Required work |
Reproduce exactly the lines of the material beneath, from the line that contains "rivet_length = 3 * sheet_gauge" to the line that contains "points = [vertex.co", both included, and no other lines.

# Start of Source excerpt

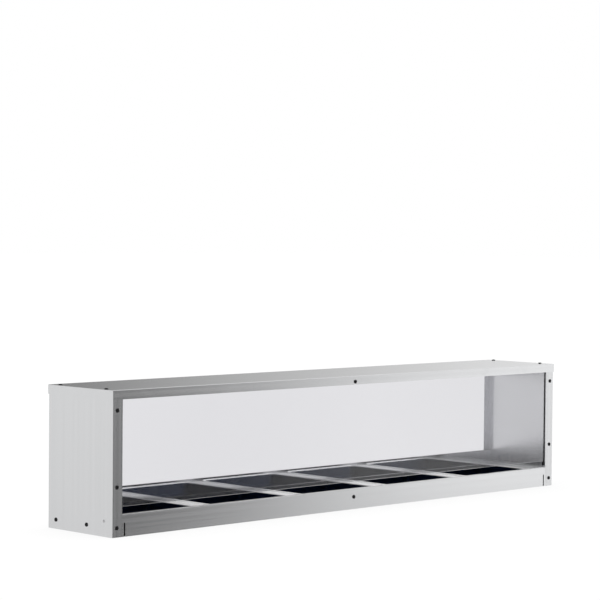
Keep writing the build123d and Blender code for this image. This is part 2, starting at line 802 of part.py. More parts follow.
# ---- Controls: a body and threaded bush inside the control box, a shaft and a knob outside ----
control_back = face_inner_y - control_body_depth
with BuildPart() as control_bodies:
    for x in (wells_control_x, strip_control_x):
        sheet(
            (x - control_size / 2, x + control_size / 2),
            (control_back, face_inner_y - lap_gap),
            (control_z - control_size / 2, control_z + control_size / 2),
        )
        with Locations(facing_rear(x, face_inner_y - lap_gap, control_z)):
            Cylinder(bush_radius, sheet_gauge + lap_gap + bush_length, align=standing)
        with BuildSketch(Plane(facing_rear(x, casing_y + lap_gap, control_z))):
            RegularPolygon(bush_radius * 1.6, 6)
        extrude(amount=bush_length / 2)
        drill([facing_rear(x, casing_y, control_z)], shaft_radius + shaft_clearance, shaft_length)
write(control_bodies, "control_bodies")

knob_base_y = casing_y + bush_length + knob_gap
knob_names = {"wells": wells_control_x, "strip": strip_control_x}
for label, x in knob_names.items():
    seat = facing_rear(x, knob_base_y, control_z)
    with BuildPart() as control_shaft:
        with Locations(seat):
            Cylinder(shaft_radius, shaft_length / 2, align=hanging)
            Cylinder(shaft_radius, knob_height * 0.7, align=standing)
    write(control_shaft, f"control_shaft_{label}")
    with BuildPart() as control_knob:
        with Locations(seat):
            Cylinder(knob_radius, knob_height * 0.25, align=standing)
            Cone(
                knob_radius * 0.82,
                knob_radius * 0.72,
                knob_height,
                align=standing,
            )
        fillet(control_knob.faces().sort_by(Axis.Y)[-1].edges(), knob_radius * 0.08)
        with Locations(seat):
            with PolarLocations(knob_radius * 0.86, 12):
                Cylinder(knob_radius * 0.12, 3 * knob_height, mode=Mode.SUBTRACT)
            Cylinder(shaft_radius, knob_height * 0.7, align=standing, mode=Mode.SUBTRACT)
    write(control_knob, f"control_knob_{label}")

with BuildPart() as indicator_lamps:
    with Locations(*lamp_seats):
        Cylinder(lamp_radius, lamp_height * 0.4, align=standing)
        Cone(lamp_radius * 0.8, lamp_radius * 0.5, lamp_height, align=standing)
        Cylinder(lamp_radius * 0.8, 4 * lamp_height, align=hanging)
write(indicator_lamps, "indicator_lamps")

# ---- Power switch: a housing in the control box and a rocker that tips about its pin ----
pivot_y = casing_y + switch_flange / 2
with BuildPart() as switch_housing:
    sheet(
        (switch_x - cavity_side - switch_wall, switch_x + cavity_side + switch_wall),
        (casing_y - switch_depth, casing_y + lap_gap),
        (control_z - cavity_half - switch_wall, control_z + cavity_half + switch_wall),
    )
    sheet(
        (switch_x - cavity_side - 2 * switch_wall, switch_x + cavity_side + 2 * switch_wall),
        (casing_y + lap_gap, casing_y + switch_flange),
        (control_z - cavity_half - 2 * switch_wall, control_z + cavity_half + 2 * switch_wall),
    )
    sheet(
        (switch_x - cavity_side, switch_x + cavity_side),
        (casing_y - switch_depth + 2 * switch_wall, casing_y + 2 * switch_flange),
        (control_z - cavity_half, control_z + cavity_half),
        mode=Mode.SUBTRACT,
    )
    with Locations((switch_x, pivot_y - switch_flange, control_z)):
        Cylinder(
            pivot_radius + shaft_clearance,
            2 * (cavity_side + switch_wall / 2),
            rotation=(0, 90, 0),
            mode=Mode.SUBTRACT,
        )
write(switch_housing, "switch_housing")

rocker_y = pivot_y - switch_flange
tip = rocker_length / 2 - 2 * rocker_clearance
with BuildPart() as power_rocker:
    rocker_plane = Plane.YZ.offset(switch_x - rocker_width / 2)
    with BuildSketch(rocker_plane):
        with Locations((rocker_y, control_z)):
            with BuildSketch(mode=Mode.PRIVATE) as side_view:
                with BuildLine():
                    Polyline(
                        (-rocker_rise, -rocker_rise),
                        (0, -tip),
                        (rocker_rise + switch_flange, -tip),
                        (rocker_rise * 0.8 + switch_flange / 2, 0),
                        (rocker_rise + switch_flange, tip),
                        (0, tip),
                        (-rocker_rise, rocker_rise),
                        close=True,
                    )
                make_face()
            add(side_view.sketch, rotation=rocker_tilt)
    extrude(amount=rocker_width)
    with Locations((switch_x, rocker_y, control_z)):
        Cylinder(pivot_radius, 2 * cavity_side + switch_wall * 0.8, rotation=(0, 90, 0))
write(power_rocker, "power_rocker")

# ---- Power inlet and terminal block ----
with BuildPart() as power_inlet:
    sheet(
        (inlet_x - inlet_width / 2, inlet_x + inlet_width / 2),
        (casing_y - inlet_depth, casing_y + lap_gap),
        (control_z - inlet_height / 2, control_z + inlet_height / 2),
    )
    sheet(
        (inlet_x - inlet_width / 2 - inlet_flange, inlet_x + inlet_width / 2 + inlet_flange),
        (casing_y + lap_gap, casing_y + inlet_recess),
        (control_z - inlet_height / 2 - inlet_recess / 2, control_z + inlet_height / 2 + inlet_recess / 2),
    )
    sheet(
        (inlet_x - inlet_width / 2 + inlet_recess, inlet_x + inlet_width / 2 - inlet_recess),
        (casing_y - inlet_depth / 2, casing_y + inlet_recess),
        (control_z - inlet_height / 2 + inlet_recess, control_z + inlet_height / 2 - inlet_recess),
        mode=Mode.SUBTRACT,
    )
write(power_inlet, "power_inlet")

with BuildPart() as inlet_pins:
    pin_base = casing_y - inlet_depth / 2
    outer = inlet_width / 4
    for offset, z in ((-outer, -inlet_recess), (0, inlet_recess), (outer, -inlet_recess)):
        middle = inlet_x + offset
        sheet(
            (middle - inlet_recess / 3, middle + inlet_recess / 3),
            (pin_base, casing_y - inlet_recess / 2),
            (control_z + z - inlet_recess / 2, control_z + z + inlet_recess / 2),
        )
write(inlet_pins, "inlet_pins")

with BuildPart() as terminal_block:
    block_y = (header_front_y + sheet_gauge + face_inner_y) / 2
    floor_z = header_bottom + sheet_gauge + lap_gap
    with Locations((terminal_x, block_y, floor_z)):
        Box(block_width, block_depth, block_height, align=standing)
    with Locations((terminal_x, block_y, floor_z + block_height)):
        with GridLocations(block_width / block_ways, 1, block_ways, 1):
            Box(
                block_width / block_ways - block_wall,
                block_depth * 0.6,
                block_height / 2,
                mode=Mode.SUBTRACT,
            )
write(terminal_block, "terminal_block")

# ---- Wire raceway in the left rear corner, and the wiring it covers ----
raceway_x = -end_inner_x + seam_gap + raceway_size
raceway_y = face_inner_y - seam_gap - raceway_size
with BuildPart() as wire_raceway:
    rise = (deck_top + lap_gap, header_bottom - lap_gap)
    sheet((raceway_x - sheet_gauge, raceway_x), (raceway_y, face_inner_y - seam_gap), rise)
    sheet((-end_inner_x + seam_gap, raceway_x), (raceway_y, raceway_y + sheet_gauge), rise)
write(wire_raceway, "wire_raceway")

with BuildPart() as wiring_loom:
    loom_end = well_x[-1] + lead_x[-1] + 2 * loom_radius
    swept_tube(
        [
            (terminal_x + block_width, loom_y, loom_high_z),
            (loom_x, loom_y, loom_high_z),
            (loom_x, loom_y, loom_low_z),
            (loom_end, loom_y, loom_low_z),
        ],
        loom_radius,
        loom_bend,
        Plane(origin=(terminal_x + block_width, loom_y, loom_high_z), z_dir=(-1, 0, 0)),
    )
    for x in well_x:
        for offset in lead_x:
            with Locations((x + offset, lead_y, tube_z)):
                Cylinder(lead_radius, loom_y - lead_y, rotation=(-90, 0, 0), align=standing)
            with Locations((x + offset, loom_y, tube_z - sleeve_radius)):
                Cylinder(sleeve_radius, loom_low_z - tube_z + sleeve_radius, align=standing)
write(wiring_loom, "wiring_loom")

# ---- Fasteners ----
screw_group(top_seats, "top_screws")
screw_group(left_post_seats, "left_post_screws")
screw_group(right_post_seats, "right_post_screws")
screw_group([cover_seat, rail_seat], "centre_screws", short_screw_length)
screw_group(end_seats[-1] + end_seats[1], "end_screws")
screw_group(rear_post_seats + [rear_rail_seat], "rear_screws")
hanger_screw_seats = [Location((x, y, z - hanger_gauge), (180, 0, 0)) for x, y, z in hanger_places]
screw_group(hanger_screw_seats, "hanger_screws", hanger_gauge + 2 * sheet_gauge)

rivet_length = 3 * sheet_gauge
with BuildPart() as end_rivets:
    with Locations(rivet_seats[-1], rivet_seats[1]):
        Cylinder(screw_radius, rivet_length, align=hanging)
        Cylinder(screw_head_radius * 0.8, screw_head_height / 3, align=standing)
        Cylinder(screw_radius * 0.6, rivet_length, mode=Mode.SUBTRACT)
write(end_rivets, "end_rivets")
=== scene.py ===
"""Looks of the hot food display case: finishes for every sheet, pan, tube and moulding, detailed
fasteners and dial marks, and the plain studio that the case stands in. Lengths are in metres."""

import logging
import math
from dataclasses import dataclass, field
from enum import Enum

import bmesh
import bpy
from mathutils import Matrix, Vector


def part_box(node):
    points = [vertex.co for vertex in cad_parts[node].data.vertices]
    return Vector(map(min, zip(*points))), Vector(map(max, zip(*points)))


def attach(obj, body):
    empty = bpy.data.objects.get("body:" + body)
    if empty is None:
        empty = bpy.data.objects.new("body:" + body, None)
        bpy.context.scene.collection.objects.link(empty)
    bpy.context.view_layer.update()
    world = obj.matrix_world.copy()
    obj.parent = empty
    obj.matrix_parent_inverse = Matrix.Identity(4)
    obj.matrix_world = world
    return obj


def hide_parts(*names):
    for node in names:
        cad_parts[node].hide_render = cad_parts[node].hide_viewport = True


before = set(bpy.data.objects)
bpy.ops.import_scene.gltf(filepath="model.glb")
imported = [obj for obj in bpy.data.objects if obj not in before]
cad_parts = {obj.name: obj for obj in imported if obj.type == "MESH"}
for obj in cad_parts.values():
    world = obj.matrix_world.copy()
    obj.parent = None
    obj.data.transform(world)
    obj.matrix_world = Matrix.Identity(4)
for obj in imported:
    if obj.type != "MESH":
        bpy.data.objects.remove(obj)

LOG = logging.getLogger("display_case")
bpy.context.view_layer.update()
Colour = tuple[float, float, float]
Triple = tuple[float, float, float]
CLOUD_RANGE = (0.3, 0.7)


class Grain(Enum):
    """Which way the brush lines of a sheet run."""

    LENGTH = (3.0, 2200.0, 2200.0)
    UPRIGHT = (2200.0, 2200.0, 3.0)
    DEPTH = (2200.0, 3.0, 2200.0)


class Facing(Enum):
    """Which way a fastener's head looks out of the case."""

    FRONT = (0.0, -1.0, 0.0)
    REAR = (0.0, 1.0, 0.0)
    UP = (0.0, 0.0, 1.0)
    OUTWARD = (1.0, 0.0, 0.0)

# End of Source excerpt

Exercise output |
rivet_length = 3 * sheet_gauge
with BuildPart() as end_rivets:
    with Locations(rivet_seats[-1], rivet_seats[1]):
        Cylinder(screw_radius, rivet_length, align=hanging)
        Cylinder(screw_head_radius * 0.8, screw_head_height / 3, align=standing)
        Cylinder(screw_radius * 0.6, rivet_length, mode=Mode.SUBTRACT)
write(end_rivets, "end_rivets")
=== scene.py ===
"""Looks of the hot food display case: finishes for every sheet, pan, tube and moulding, detailed
fasteners and dial marks, and the plain studio that the case stands in. Lengths are in metres."""

import logging
import math
from dataclasses import dataclass, field
from enum import Enum

import bmesh
import bpy
from mathutils import Matrix, Vector


def part_box(node):
    points = [vertex.co for vertex in cad_parts[node].data.vertices]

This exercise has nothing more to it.